__Goal of the exercise__
Give back an exact copy of the lines from the start of the material through the line bearing "and root fillets.". Include both ends and nothing else.

__Data segment__
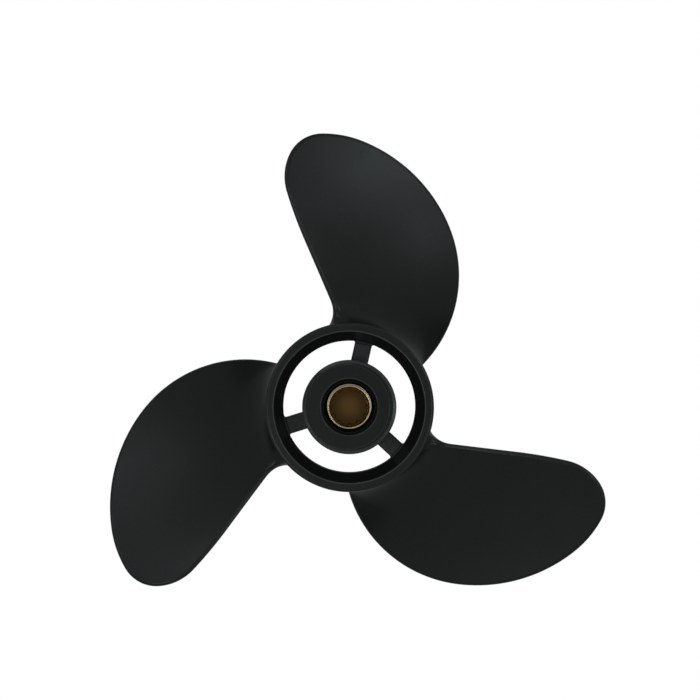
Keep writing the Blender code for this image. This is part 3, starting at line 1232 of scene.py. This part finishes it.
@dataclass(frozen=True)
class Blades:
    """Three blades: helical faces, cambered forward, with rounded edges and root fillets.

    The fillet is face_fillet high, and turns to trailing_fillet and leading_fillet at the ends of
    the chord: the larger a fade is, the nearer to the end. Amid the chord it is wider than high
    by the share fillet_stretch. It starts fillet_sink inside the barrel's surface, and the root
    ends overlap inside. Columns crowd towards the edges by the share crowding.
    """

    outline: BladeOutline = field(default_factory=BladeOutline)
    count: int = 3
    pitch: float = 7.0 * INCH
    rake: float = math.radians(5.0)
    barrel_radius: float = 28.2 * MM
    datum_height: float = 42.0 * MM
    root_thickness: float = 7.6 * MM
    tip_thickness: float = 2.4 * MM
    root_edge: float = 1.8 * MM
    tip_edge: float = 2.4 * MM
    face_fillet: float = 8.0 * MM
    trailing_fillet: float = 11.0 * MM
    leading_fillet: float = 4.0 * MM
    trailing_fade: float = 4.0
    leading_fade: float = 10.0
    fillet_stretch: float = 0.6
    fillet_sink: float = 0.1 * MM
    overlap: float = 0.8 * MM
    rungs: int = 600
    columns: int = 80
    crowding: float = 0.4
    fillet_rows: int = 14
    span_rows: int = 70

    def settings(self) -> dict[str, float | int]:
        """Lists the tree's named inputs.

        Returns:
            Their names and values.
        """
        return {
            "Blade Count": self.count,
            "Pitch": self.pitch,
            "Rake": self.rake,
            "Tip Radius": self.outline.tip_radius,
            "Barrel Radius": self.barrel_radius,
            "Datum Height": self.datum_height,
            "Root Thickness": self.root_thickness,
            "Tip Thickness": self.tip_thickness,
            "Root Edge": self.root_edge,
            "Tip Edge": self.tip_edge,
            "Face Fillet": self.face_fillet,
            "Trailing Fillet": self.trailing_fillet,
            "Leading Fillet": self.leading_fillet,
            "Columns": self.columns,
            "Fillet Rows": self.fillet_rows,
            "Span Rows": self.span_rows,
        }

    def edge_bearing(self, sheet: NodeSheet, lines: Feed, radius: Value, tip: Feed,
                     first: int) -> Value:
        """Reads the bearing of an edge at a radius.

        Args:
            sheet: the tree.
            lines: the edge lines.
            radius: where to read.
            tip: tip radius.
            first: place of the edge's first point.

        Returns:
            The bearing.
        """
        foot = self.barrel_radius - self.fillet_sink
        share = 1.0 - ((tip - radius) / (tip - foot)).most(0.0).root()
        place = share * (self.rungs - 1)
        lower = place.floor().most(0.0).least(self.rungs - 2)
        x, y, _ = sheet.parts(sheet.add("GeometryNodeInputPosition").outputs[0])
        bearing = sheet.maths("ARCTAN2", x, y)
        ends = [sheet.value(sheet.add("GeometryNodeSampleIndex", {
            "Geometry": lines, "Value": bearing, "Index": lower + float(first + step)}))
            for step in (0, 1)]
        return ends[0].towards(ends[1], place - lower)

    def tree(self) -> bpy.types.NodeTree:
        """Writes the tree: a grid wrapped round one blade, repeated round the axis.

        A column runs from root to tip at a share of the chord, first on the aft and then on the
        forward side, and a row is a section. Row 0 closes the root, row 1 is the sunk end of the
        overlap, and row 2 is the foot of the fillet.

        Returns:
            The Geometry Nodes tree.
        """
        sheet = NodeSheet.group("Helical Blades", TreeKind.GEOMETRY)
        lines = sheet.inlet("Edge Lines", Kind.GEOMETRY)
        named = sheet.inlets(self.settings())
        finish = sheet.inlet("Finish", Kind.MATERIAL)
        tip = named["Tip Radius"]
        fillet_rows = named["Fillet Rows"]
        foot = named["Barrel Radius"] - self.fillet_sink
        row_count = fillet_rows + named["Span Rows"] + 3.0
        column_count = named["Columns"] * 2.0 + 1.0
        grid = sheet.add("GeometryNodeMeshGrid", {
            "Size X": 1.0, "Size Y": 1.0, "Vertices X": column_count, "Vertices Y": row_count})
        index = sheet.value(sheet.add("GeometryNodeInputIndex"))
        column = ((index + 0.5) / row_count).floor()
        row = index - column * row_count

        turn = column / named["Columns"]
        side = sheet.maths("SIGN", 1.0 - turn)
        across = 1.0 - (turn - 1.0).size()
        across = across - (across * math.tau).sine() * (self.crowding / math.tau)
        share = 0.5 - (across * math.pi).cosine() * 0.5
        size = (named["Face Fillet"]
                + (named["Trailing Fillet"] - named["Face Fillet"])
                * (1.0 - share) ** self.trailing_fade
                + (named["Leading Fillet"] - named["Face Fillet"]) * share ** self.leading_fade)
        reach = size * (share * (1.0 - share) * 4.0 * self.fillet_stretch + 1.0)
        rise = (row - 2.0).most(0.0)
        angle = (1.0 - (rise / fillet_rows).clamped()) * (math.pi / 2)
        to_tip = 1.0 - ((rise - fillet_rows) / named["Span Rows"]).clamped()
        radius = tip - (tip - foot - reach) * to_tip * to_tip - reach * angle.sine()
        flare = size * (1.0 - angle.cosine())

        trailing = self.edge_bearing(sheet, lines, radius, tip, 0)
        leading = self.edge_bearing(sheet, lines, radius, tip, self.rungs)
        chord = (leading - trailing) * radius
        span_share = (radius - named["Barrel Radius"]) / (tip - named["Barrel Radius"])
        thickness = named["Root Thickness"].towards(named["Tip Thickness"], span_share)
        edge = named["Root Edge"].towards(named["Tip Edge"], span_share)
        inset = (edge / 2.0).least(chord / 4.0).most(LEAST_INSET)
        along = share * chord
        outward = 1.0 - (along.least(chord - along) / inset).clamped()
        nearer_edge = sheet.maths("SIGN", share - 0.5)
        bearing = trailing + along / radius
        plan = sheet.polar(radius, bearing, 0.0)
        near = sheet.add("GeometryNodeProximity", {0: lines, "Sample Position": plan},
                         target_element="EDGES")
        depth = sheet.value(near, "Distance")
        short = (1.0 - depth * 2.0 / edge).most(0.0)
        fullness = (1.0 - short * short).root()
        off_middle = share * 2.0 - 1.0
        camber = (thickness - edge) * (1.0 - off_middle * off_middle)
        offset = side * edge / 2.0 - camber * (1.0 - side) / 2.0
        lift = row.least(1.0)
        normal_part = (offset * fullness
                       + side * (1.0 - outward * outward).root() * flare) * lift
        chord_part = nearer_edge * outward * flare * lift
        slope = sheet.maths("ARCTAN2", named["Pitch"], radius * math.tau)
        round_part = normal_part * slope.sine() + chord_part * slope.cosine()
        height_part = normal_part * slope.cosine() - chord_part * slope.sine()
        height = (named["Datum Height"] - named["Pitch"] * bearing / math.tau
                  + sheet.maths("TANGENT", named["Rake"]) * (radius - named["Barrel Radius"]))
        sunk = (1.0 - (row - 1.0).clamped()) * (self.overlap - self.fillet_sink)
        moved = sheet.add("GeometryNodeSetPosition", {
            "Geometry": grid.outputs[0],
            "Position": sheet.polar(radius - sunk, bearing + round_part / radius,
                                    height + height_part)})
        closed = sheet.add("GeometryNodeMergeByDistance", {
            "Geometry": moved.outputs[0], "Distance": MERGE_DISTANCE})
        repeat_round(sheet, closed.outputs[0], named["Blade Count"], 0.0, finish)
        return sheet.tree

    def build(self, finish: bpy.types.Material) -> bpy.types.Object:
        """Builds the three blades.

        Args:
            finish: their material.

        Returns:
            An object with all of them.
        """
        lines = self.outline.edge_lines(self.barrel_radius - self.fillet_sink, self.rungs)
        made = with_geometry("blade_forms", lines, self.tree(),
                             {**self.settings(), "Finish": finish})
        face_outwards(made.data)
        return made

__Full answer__
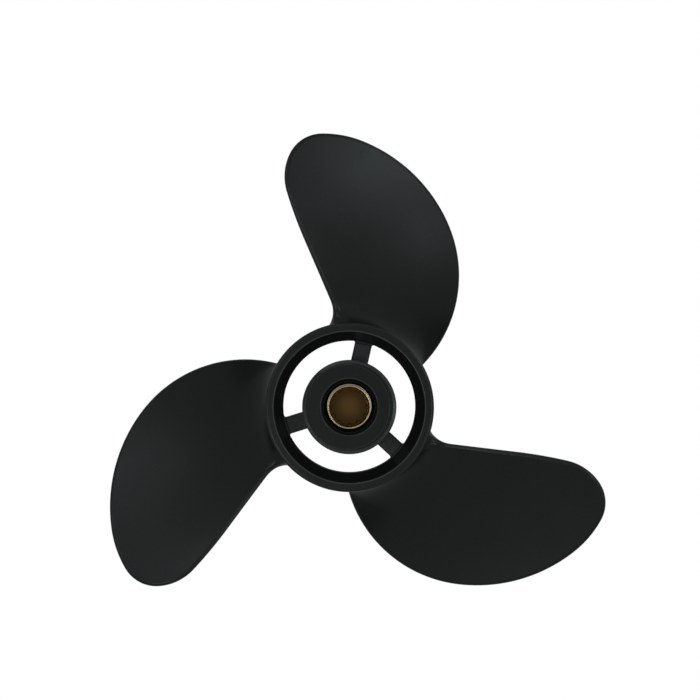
Keep writing the Blender code for this image. This is part 3, starting at line 1232 of scene.py. This part finishes it.
@dataclass(frozen=True)
class Blades:
    """Three blades: helical faces, cambered forward, with rounded edges and root fillets.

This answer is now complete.